Jed Donnelley capability at webstart.com
Sat Dec 30 02:01:49 CST 2006


At 12:27 AM 12/29/2006, Jonathan S. Shapiro wrote:
>On Thu, 2006-12-28 at 18:19 -0800, Jed Donnelley wrote:
> > Finally, let me address this particular instance.  Firstly,
> > I confess ignorance of the specifics of the implementation that
> > the above paragraph applies to, so I may be misunderstanding
> > something.  Accepting that possibility, however:
> >
> > The above paragraph where "You (a client of the space) cannot
> > read the capability in that slot, but you can traverse it"
> > suggests a situation where a subject has a permission ("you
> > can traverse it") but cannot share it ("You ... cannot read
> > the capability).  This drops right back into mechanisms
> > that prohibit capability communication (delegation in the
> > most limited sense) - forcing something like a proxy
> > mechanism for modular extension of services in accord
> > with POLA and seeming to try to create illusions about
> > blocking communicating conspirators.
> >
> > To me any such mechanism is anathema.  I regard such mechanisms,
> > in addition to being misleading, as working against modular
> > extensions that are faithful to POLA.  I'm interested to hear
> > others (e.g.
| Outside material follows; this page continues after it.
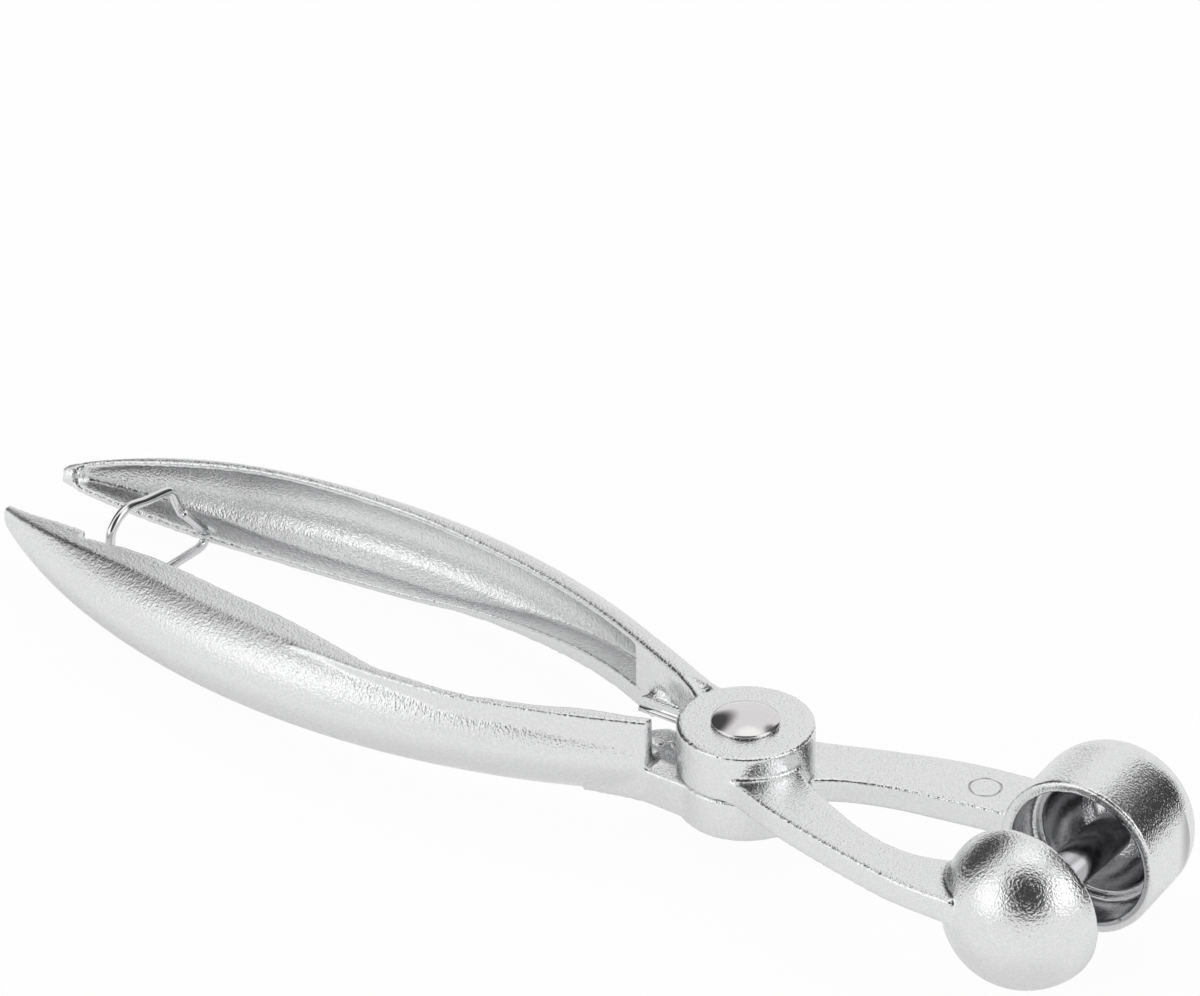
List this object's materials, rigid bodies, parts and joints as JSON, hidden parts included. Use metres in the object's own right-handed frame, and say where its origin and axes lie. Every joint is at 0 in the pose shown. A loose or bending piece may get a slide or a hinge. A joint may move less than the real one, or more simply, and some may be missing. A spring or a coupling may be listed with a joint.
{
  "type": "olive_pitter",
  "caption": "Cast aluminium olive pitter on a plier pivot: a cup and a hollow plunger dome at the jaws, bowed channel handles, an opening spring in the hub and a wire lock ring",
  "frame": {"origin": "centre of the rivet's flat peened tail, in the flat underside of the hub; the pivot axis goes through it", "axes": "+X from the pivot toward the jaws, +Z along the pivot axis from the underside to the rivet's head, +Y toward the plunger lever's handle"},
  "size_m": [0.1647, 0.0434, 0.0198],
  "materials": {
    "cast_body": "tumbled casting",
    "pins": "turned",
    "wire": "bright drawn wire"
  },
  "bodies": {
    "cup_side": {"cup_lever": "cast_body", "pivot_rivet": "pins", "opening_spring": "wire"},
    "plunger_side": {"plunger_lever": "cast_body", "plunger_rod": "pins"},
    "ring": {"lock_ring": "wire"}
  },
  "joints": [
    {"name": "squeeze", "type": "hinge", "parent": "cup_side", "child": "plunger_side", "pos_m": [0, 0, 0.0115], "axis": [0, 0, 1], "range_deg": [0, 5], "stiffness_Nm_per_rad": 0.05, "deforming": ["opening_spring"]},
    {"name": "lock_ring_swing", "type": "hinge", "parent": "plunger_side", "child": "ring", "pos_m": [-0.0925, 0.0093, 0], "axis": [0, 0, 1], "range_deg": [0, 65]}
  ],
  "couplings": [
    {"joint": "lock_ring_swing", "follows": "squeeze", "ratio": 12}
  ]
}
Shap) defend such a mechanism.
>
>Gladly.
>
>The mechanism that I described is the foundational mechanism of virtual
>address translation. In light of this, your position amounts to an
>assertion that hardware-based memory protection is anathema.

No it doesn't.  All it does it suggest using means (as I described
in my last note) to not mix the object-capability notion down into
the hardware layer in the way you suggested.  As long as the access
to any "pages" by the hardware is encompassed within a process
object I don't there's a problem.

>Care to reconsider? :-)

One can make virtual memory visible through a capability interface
so that it's not faithful to the base object-capability communication
paradigm (e.g. not allowing sending of received capabilities) or
you can do it so that it is.  I was simply suggesting the later.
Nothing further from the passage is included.